## WHAT THE TASK REQUIRES:
The listing below holds a line with "the helmet stands" and a later line with "before = set(bpy.data.objects)". Write out those two lines and every line between them, exactly, and nothing else.

-------- SOURCE DATA --------

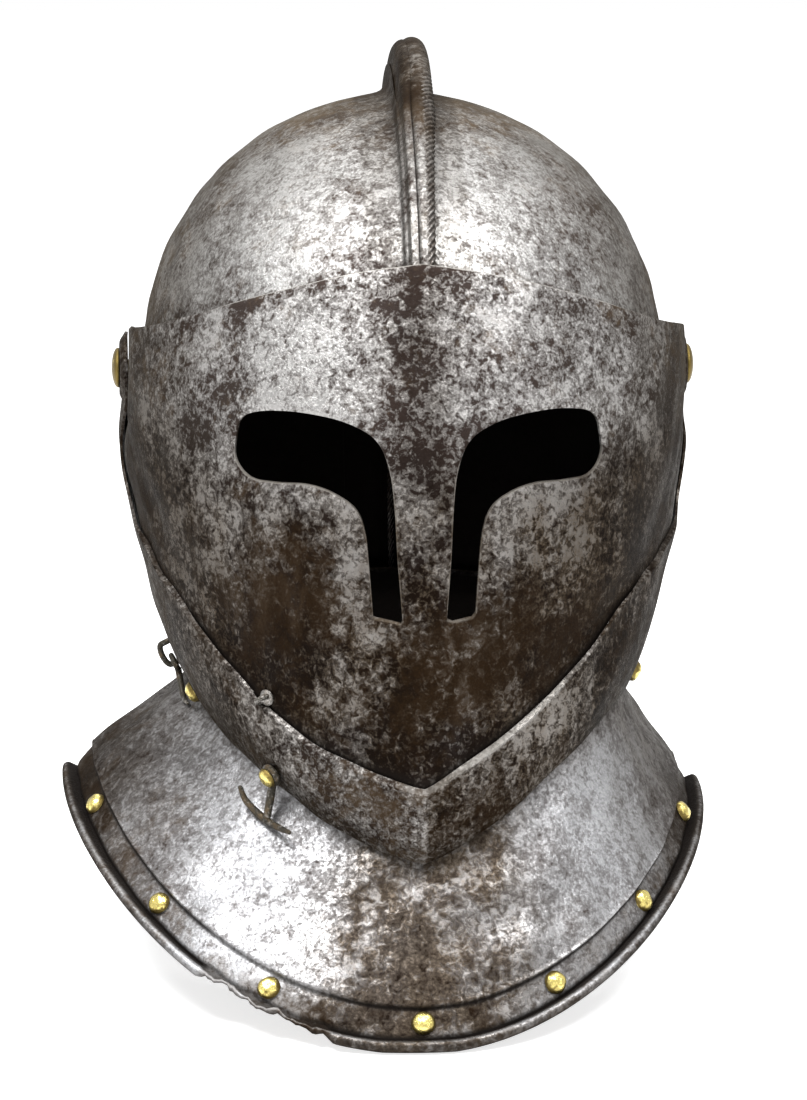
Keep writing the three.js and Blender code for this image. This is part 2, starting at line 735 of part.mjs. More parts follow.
function ringGeometry(middleRadius, wireRadius, sides) {
  const profile = [];
  const corners = 6;
  for (let k = 0; k <= corners; k += 1) {
    const turn = 2 * Math.PI * (k % corners) / corners;
    profile.push(new THREE.Vector2(middleRadius + wireRadius * Math.cos(turn), wireRadius * Math.sin(turn)));
  }
  return new THREE.LatheGeometry(profile, sides);
}

// Pierced stud: a shank through the sheet, ending outside in an eye whose hole runs level along the sheet
function piercedStud(grip) {
  const foot = -grip - tailGap;
  const disc = headGap + studWireRadius;
  const profile = [
    [0, foot - rivetTailHeight], [rivetTailRadius, foot - rivetTailHeight], [rivetTailRadius, foot],
    [rivetShankRadius, foot], [rivetShankRadius, headGap], [rivetTailRadius, headGap], [rivetTailRadius, disc],
    [studWireRadius, disc], [0, disc + studWireRadius / 2],
  ];
  const shank = new THREE.LatheGeometry(profile.map(([x, y]) => new THREE.Vector2(x, y)), rivetSides);
  const eye = ringGeometry(studEyeRadius - studWireRadius, studWireRadius, 12);
  eye.rotateZ(Math.PI / 2);
  eye.translate(0, headGap + studStandoff, 0);
  return joined([shank, eye]);
}

const visorStudBearing = -27.6;
const visorStudRaise = 0.5;
const visorStudRise = lipRise(visorStudBearing) + visorStudRaise;
const visorStudFrame = visorFrame(visorStudBearing, visorStudRise);
addPiece('visor_stud', seated(piercedStud(visorSheet), visorStudFrame), iron);
const studHole = () => holeGeometry(rivetShankRadius + holeClearance, cutOverrun / 2, holeSides);
holes.visor.push(seated(studHole(), visorStudFrame));

// Notch in the bevor's lip for the visor's stud, cut along the path that the bevor swings on
function lipNotch() {
  const width = 2 * (rivetTailRadius + notchClearance);
  const point = visorStudFrame.point;
  const up = new THREE.Vector3(0, point.z, -point.y).normalize();
  const box = new THREE.BoxGeometry(width, cutOverrun, notchDepth);
  box.translate(0, 0, notchDepth / 2 - studEyeRadius);
  return seated(box, { point, normal: visorStudFrame.normal, up });
}

holes.bevor.push(lipNotch());

// Front hook: hangs from its rivet at the foot of the bevor and reaches the visor's stud when it is turned up
const hookBearing = -26.6;
const hookFrame = bevorFrame(hookBearing, footRise(hookBearing) + 2.6);
const hookLift = 2 * meshGap + hookBarRadius;
// Shares of hookReach: across, out from the bevor, and down; the flukes pass over the gorget as the hook turns
const hookShankShares = [[0.06, 0.275, 0.385], [0.165, 0.5, 0.615]];
const hookFlukeShares = [
  [-0.49, 0.475, 0.3], [-0.325, 0.5, 0.49], [0.02, 0.5, 0.62], [0.46, 0.51, 0.595], [0.86, 0.53, 0.52],
];

function curvedBar(points, barRadius, steps) {
  return barGeometry(new THREE.CatmullRomCurve3(points), barRadius, steps, 8);
}

function frontHook() {
  const eyeMiddle = hookEyeRadius - hookBarRadius;
  const place = (shares) => new THREE.Vector3(...shares).multiplyScalar(hookReach);
  const eye = ringGeometry(eyeMiddle, hookBarRadius, 12).translate(0, hookLift, 0);
  const start = new THREE.Vector3(0, hookLift, eyeMiddle);
  const shank = curvedBar([start, ...hookShankShares.map(place)], hookBarRadius, 4);
  const flukes = curvedBar(hookFlukeShares.map(place), hookBarRadius, 9);
  return seated(joined([eye, shank, flukes]), hookFrame);
}

addPiece('front_hook', frontHook(), iron);

function hookRivet() {
  const head = hookLift + hookBarRadius + meshGap;
  const foot = -collarGrip - tailGap;
  const shank = Math.min(rivetShankRadius, hookEyeRadius - 2 * hookBarRadius - meshGap);
  const profile = [
    [0, foot - rivetTailHeight], [rivetTailRadius, foot - rivetTailHeight], [rivetTailRadius, foot],
    [shank, foot],
    [shank, head], [hookRivetHeadRadius, head], [hookRivetHeadRadius * 0.7, head + rivetHeadHeight * 0.7],
    [0, head + rivetHeadHeight],
  ];
  return new THREE.LatheGeometry(profile.map(([x, y]) => new THREE.Vector2(x, y)), rivetSides);
}

addPiece('front_hook_rivet', seated(hookRivet(), hookFrame), brass);
for (const carrier of [holes.bevor, holes.front]) {
  carrier.push(seated(holeGeometry(rivetShankRadius + holeClearance, cutOverrun / 2, holeSides), hookFrame));
}

// Side staple with its gate hook, at the wearer's right of the bevor, and the stud behind that takes the hook
const stapleBearing = -75;
const stapleFrame = bevorFrame(stapleBearing, footRise(stapleBearing) + 4.4);

function stapleGeometry() {
  const half = stapleHeight / 2;
  const foot = -bevorSheet - meshGap - rivetTailHeight;
  const shoulder = stapleStandoff - half * 0.5;
  const place = (height, side) => new THREE.Vector3(0, height, side * half);
  const path = new THREE.CurvePath();
  path.add(new THREE.LineCurve3(place(foot, 1), place(shoulder, 1)));
  path.add(new THREE.CubicBezierCurve3(
    place(shoulder, 1), place(stapleStandoff, 1), place(stapleStandoff, -1), place(shoulder, -1),
  ));
  path.add(new THREE.LineCurve3(place(shoulder, -1), place(foot, -1)));
  return barGeometry(path, stapleWireRadius, 18, 8);
}

addPiece('side_staple', seated(stapleGeometry(), stapleFrame), iron);
for (const side of [-1, 1]) {
  const bore = holeGeometry(stapleWireRadius + holeClearance, cutOverrun / 2, holeSides);
  bore.translate(0, 0, side * stapleHeight / 2);
  holes.bevor.push(seated(bore, stapleFrame));
  if (side > 0) holes.front.push(bore);
}

// Bearing, and share of the way from collar to rim, of the shank's points just clear of the front plate
const gateHookShares = [[-71, 0.25], [-67.2, 0.242]];

function gateHook() {
  const lift = gateWireRadius + 2 * meshGap;
  const eye = ringGeometry(gateEyeRadius, gateWireRadius, 12);
  eye.translate(0, lift, stapleHeight / 2);
  const start = new THREE.Vector3(0, lift, stapleHeight / 2 + gateEyeRadius);
  start.applyMatrix4(seatMatrix(stapleFrame));
  const tipLift = gateWireRadius + hookRestGap;
  const tips = gateHookShares.map(([bearing, share]) => frontGorget(bearing, share, tipLift).point);
  return joined([seated(eye, stapleFrame), curvedBar([start, ...tips], gateWireRadius, 5)]);
}

addPiece('side_hook', gateHook(), iron);

const skullStudFrame = skullFrame(-1, 88, 80);
addPiece('skull_stud', seated(piercedStud(skullSheet), skullStudFrame), iron);
holes.skullLeft.push(seated(studHole(), skullStudFrame));

// Worn flats under the front and rear rims, on which the helmet stands
function groundCutter() {
  const reach = 4 * rimFrontReach;
  const box = new THREE.BoxGeometry(reach, reach, cutOverrun);
  return box.translate(0, 0, -pivotHeight - cutOverrun / 2);
}

const leftHalf = skullHalf('skull_left_half', -1);
const rightHalf = skullHalf('skull_right_half', 1);
addPiece(leftHalf.name, cutAway(leftHalf.geometry, holes.skullLeft), steel);
addPiece(rightHalf.name, cutAway(rightHalf.geometry, holes.skullRight), steel);
addPiece('visor', cutAway(visorGeometry(), [slotCutter(-1), slotCutter(1), ...holes.visor]), steel);
addPiece('bevor', cutAway(bevorGeometry(), holes.bevor), steel);
const frontPlate = gorgetGeometry(false, -frontSide, frontSide);
const rearPlate = gorgetGeometry(true, rearStart, 360 - rearStart);
addPiece('front_gorget_plate', cutAway(frontPlate, [groundCutter(), ...holes.front]), steel);
addPiece('rear_gorget_plate', cutAway(rearPlate, [groundCutter(), ...holes.rear]), steel);
addPiece('front_lining_band', cutAway(leatherBand(false, -82, 82, 16), holes.frontBand), leather);
addPiece('rear_lining_band', cutAway(leatherBand(true, 116, 244, 14), holes.rearBand), leather);

export default group;
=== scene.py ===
"""Close helmet with a roped comb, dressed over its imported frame.

Every shape is worked out about the pivot axis of the visor in millimetres (x to the wearer's left, y back, z up)
and put into the meshes in metres, in the frame's own place.
"""

import logging
import math
from dataclasses import dataclass, field
from enum import Enum
from typing import Callable, Sequence

import bpy
import numpy as np
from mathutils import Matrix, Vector


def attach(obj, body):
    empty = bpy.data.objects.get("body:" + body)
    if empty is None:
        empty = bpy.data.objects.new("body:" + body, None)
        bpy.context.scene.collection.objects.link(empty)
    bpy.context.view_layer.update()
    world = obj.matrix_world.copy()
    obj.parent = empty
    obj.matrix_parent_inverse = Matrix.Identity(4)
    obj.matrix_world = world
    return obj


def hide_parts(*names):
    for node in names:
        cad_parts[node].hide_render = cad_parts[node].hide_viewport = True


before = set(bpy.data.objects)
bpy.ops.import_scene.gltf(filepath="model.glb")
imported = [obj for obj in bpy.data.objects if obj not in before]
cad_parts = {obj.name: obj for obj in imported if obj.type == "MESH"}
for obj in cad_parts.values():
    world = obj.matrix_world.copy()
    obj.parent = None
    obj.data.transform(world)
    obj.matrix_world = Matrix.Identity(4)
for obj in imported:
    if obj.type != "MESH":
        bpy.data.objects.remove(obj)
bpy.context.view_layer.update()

Array = np.ndarray
Colour = tuple[float, float, float]
Table = Sequence[tuple[float, float]]
Place = Callable[[Array, Array], Array]
Material = bpy.types.Material
Node = bpy.types.Node
Socket = bpy.types.NodeSocket

PIVOT = np.array([6.5, 12.5, 205.0])
METRES = 0.001
BEHIND_EARS = 20.0
UP = np.array([0.0, 0.0, 1.0])
log = logging.getLogger("close_helmet")


class Plate(Enum):
    """The two plates of the gorget."""

    FRONT = "front"
    REAR = "rear"


class Side(Enum):
    """Sides as a viewer of the face sees them; the value is the sign of x."""

    LEFT = -1
    RIGHT = 1


# ---------------------------------------------------------------- curves and surfaces


def cubic(p0: Array, p1: Array, m0: Array, m1: Array, t: Array) -> Array:
    """Cubic curve from p0 to p1 with end slopes m0 and m1, at shares t of the way."""
    t2, t3 = t * t, t * t * t
    return p0 * (2 * t3 - 3 * t2 + 1) + m0 * (t3 - 2 * t2 + t) + p1 * (3 * t2 - 2 * t3) + m1 * (t3 - t2)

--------

## EXERCISE ANSWER:
// Worn flats under the front and rear rims, on which the helmet stands
function groundCutter() {
  const reach = 4 * rimFrontReach;
  const box = new THREE.BoxGeometry(reach, reach, cutOverrun);
  return box.translate(0, 0, -pivotHeight - cutOverrun / 2);
}

const leftHalf = skullHalf('skull_left_half', -1);
const rightHalf = skullHalf('skull_right_half', 1);
addPiece(leftHalf.name, cutAway(leftHalf.geometry, holes.skullLeft), steel);
addPiece(rightHalf.name, cutAway(rightHalf.geometry, holes.skullRight), steel);
addPiece('visor', cutAway(visorGeometry(), [slotCutter(-1), slotCutter(1), ...holes.visor]), steel);
addPiece('bevor', cutAway(bevorGeometry(), holes.bevor), steel);
const frontPlate = gorgetGeometry(false, -frontSide, frontSide);
const rearPlate = gorgetGeometry(true, rearStart, 360 - rearStart);
addPiece('front_gorget_plate', cutAway(frontPlate, [groundCutter(), ...holes.front]), steel);
addPiece('rear_gorget_plate', cutAway(rearPlate, [groundCutter(), ...holes.rear]), steel);
addPiece('front_lining_band', cutAway(leatherBand(false, -82, 82, 16), holes.frontBand), leather);
addPiece('rear_lining_band', cutAway(leatherBand(true, 116, 244, 14), holes.rearBand), leather);

export default group;
=== scene.py ===
"""Close helmet with a roped comb, dressed over its imported frame.

Every shape is worked out about the pivot axis of the visor in millimetres (x to the wearer's left, y back, z up)
and put into the meshes in metres, in the frame's own place.
"""

import logging
import math
from dataclasses import dataclass, field
from enum import Enum
from typing import Callable, Sequence

import bpy
import numpy as np
from mathutils import Matrix, Vector


def attach(obj, body):
    empty = bpy.data.objects.get("body:" + body)
    if empty is None:
        empty = bpy.data.objects.new("body:" + body, None)
        bpy.context.scene.collection.objects.link(empty)
    bpy.context.view_layer.update()
    world = obj.matrix_world.copy()
    obj.parent = empty
    obj.matrix_parent_inverse = Matrix.Identity(4)
    obj.matrix_world = world
    return obj


def hide_parts(*names):
    for node in names:
        cad_parts[node].hide_render = cad_parts[node].hide_viewport = True


before = set(bpy.data.objects)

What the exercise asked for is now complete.